June 12, 2017 @ 5:11 am
Pop punk is a shitty, authenticity-stripped, commercial whore version of a bona-fide genre. Sounds country to me.
June 12, 2017 @ 9:02 am
Is Green Day more country than Sam Hunt? I mean…possibly?
June 12, 2017 @ 3:22 pm
Well, Billy Joe Armstrong of Green Day DID put out a record of Everly Brothers covers with Norah Jones a few years ago.
June 12, 2017 @ 1:16 pm
This June 7 Pitchfork.com article by Nick Murray points out that for Tucker Beathard, country music, like punk rock, means fidelity to who you are: “Country means a revised form of authenticity–not fidelity to the sound of country music’s past, but fidelity to the persona created by the artist.”

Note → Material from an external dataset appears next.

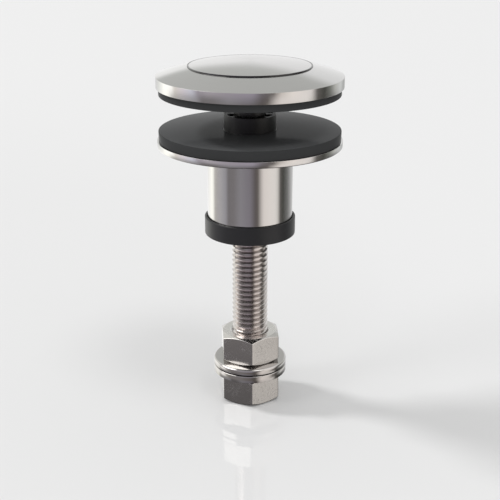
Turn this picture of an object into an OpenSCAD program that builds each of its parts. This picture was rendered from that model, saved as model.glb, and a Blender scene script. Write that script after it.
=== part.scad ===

Tucker states, “Country is about expressing a song emotionally through a lyric and telling it like it is, and actually standing for something,” which, he continues, is the same idea with punk rock: “Punk rock is punk rock because it’s standing for something. And it’s a movement … Punk and being cool and being badass, in my opinion, is nothing more than sticking to what you believe in, no matter if anybody is doing that or not.”
Tucker Beathard’s songs excel by their authenticity and integrity of spirit, which is the soul of country music. Tucker’s music is highly creative, insightful, and affirmative. I agree with this article that Tucker is taking country music to a new, more meaningful level.
PS: This article states that Tucker was born in 1994, but Wikipedia states that his birthdate is Jan 24, 1995.